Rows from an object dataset
□ □ □ □ □ □ □

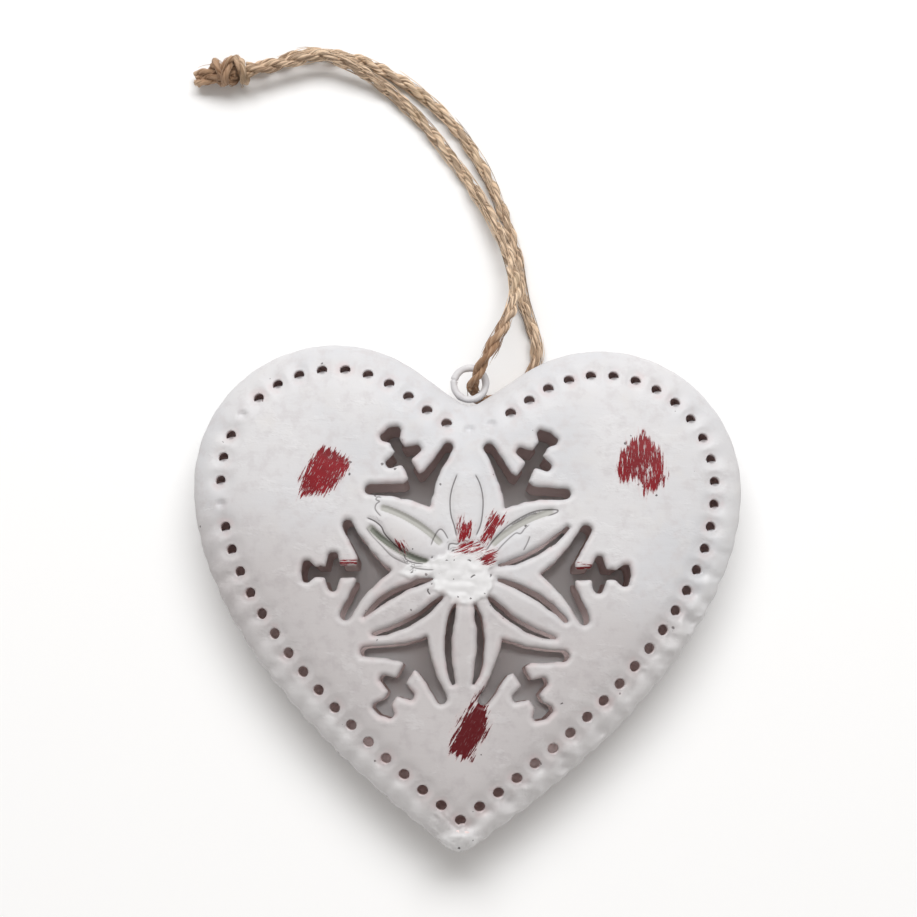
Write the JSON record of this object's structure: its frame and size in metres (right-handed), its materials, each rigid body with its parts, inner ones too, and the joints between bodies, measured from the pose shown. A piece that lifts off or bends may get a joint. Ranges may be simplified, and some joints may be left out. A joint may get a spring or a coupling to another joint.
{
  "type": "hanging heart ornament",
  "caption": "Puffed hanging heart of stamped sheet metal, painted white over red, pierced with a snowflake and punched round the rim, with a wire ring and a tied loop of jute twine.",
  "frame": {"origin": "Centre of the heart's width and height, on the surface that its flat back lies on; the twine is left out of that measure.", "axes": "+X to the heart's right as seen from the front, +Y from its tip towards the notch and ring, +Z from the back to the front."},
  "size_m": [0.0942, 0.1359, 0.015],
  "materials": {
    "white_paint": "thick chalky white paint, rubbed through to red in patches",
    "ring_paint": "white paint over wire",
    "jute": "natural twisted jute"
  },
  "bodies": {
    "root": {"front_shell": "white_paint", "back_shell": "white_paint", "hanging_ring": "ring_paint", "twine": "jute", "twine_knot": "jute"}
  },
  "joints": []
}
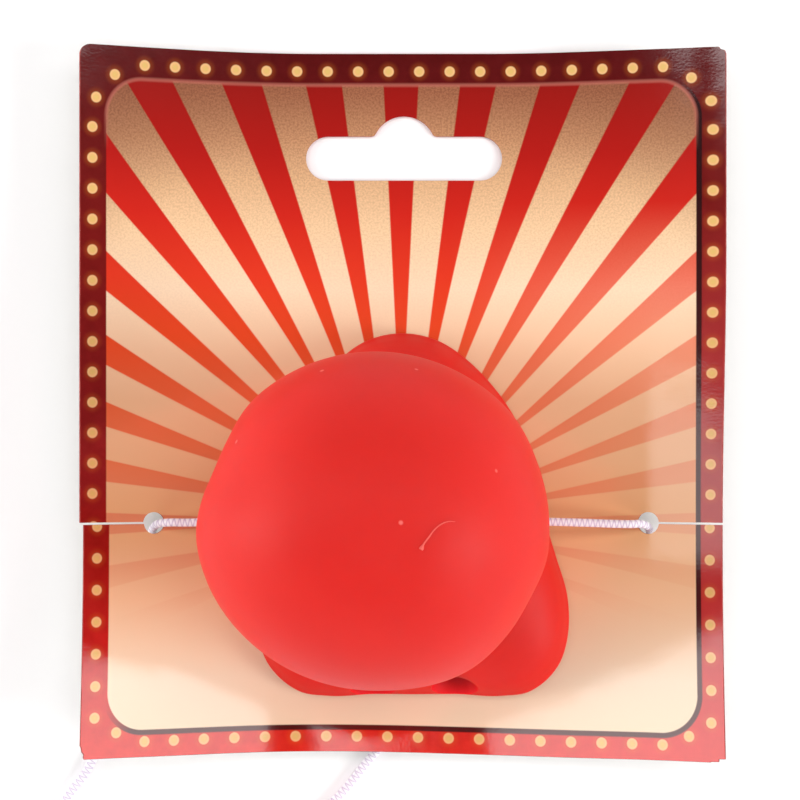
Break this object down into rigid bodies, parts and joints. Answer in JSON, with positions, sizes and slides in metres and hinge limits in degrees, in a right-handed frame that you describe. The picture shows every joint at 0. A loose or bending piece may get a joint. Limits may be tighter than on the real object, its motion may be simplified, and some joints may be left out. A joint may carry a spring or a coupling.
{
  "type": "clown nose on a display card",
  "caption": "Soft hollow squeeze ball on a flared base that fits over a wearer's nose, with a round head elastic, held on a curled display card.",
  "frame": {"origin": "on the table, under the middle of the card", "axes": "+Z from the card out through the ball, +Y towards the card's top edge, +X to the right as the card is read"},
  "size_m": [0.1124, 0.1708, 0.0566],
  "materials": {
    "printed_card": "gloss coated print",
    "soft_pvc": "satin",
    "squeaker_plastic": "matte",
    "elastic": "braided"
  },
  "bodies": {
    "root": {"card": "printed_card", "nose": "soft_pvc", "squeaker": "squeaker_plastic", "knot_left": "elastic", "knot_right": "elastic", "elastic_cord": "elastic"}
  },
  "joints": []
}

□ □ □ □ □ □ □

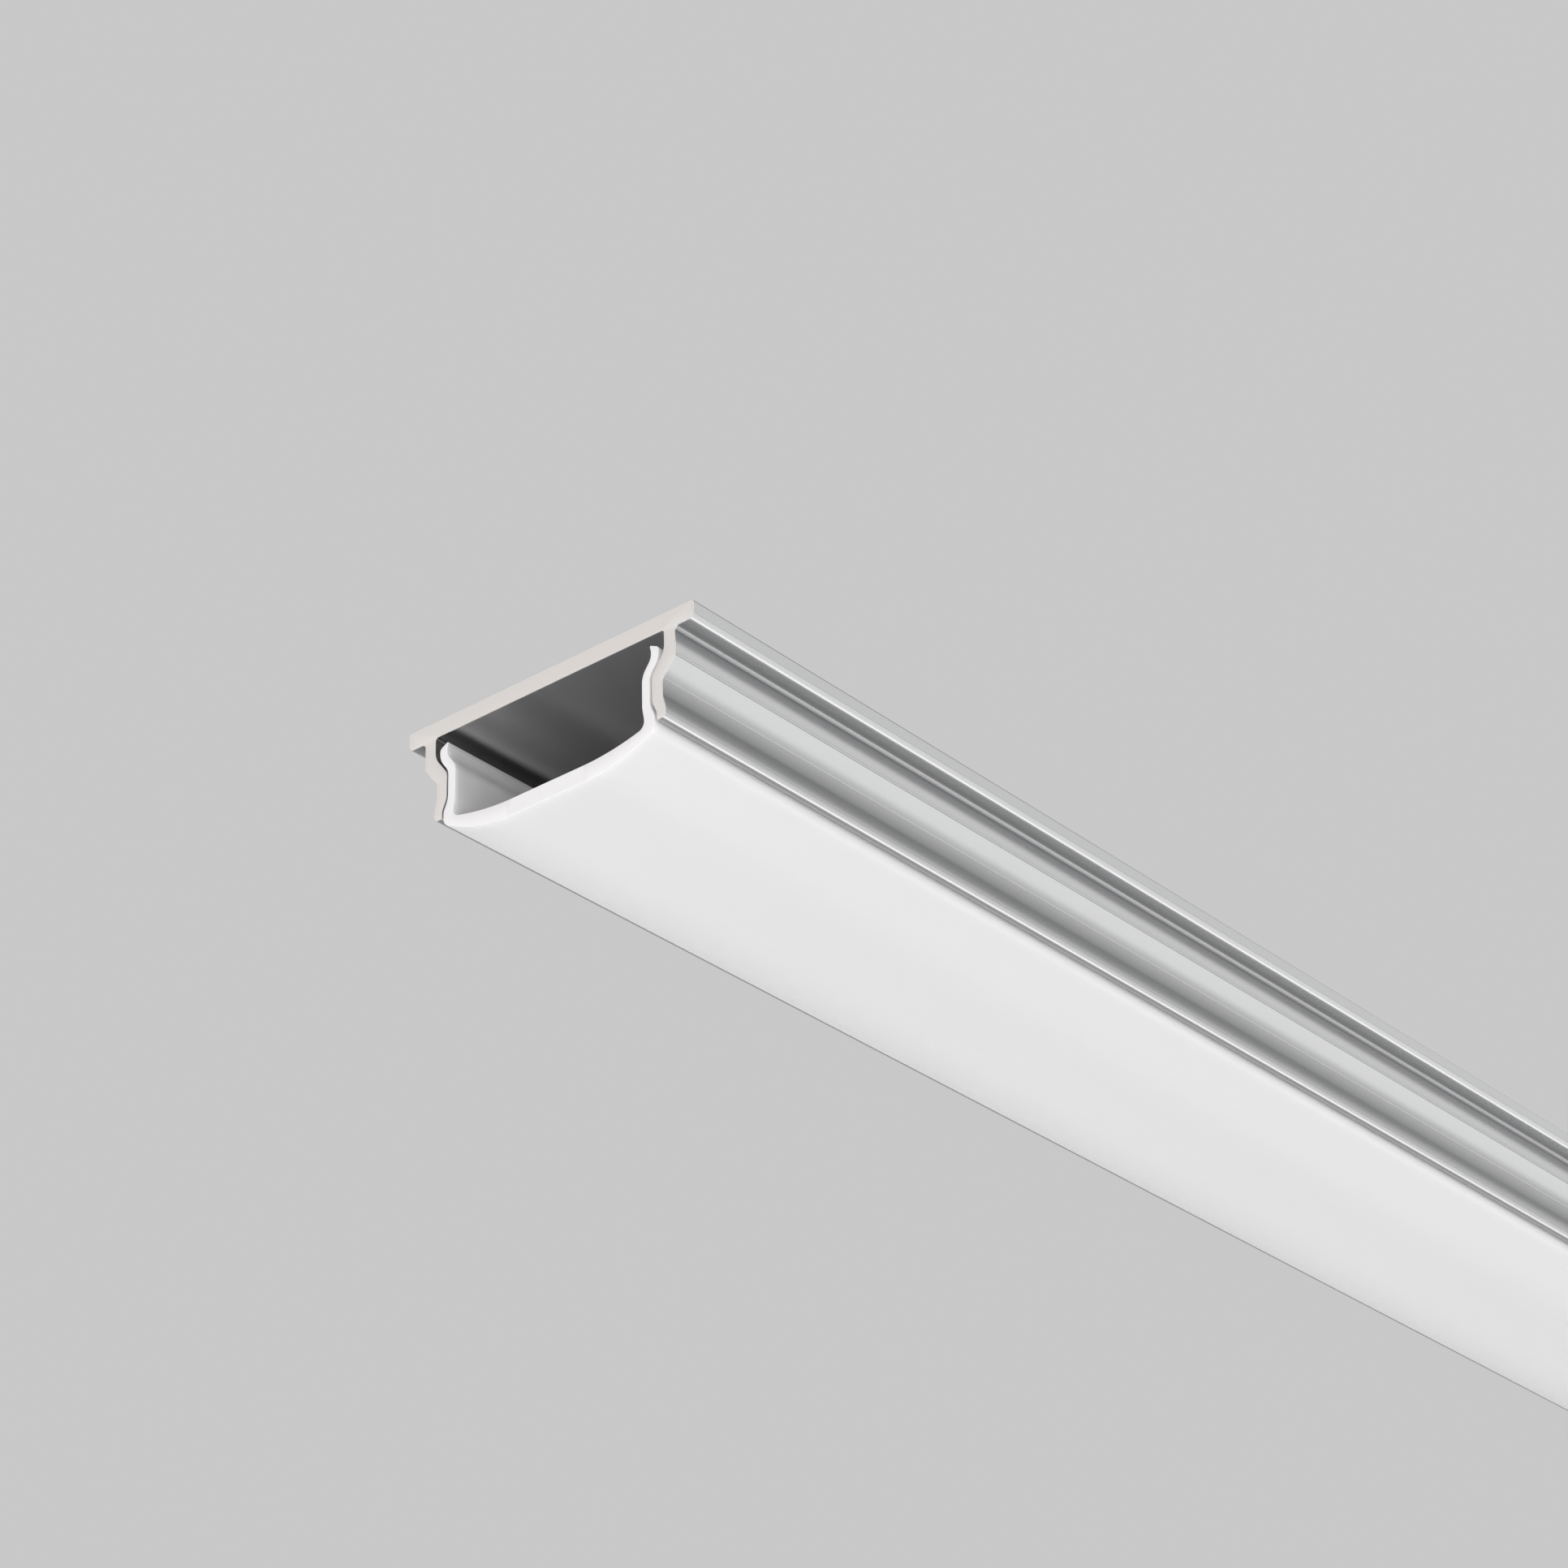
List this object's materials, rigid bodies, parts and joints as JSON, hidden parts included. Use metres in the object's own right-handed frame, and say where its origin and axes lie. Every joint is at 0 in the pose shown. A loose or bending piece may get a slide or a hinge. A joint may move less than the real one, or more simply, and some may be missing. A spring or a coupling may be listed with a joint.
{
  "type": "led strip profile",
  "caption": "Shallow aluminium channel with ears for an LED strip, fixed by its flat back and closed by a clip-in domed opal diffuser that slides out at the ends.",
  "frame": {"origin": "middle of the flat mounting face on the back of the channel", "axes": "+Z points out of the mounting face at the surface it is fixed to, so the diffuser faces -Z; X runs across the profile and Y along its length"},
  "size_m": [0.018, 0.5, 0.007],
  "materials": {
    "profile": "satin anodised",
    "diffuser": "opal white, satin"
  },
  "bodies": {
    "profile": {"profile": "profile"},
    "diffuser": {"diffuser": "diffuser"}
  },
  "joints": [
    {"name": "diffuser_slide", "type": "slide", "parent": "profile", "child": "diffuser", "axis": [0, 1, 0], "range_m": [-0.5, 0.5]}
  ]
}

□ □ □ □ □ □ □

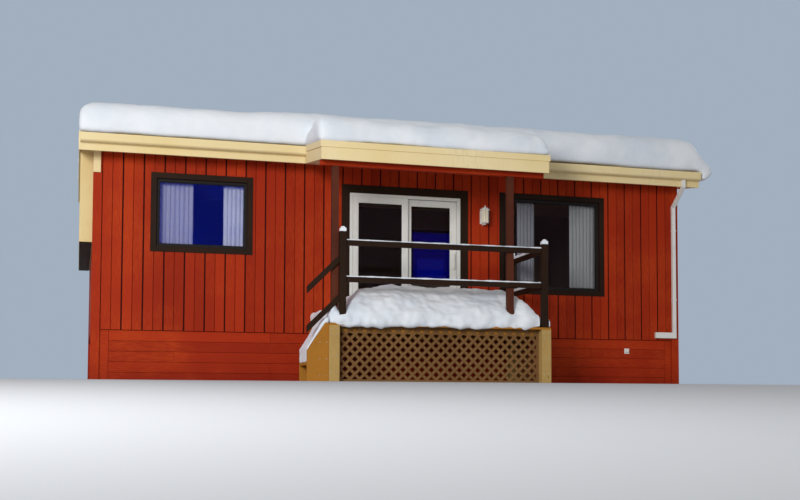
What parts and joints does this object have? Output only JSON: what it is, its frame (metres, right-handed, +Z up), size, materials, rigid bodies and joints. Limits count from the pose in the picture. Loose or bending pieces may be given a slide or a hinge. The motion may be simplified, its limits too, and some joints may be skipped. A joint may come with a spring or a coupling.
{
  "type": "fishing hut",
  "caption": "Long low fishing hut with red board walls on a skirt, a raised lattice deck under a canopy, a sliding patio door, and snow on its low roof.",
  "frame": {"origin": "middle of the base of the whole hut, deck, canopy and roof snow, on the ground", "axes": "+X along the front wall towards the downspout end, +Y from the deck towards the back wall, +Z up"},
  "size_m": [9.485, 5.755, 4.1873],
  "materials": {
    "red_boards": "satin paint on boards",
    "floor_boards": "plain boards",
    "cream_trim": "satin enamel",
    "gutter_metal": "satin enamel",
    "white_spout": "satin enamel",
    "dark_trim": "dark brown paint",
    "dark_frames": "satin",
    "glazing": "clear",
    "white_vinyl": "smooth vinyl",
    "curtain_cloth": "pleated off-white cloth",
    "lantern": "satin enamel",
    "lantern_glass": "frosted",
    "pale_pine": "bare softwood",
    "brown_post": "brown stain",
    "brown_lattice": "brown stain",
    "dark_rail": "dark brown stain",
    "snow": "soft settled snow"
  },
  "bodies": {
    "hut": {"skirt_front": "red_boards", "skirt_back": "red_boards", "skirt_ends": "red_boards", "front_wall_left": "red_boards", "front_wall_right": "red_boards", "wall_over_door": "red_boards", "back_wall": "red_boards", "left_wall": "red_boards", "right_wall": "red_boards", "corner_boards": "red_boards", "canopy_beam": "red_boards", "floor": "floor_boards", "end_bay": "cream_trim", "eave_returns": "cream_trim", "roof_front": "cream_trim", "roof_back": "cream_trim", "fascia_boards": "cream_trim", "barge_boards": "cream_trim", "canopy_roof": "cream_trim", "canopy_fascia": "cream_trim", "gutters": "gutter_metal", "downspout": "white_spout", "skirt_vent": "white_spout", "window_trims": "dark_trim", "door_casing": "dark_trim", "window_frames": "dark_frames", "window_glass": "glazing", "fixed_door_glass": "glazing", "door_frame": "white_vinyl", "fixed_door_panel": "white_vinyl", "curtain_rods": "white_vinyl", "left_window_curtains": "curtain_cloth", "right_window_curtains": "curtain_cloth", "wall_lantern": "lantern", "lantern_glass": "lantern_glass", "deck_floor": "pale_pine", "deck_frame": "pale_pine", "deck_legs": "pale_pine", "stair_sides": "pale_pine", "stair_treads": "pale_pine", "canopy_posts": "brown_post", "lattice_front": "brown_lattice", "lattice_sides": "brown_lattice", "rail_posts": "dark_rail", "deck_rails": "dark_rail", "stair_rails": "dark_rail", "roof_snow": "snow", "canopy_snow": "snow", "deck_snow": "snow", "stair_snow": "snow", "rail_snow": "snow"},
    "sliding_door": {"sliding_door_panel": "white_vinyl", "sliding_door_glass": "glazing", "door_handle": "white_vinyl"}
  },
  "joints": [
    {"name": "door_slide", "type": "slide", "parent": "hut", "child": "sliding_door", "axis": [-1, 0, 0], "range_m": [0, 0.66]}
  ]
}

□ □ □ □ □ □ □

- _Set problem_
How many lines in the records above contain the word "handed"? Reply with the number and nothing more.

- _Answer below_
4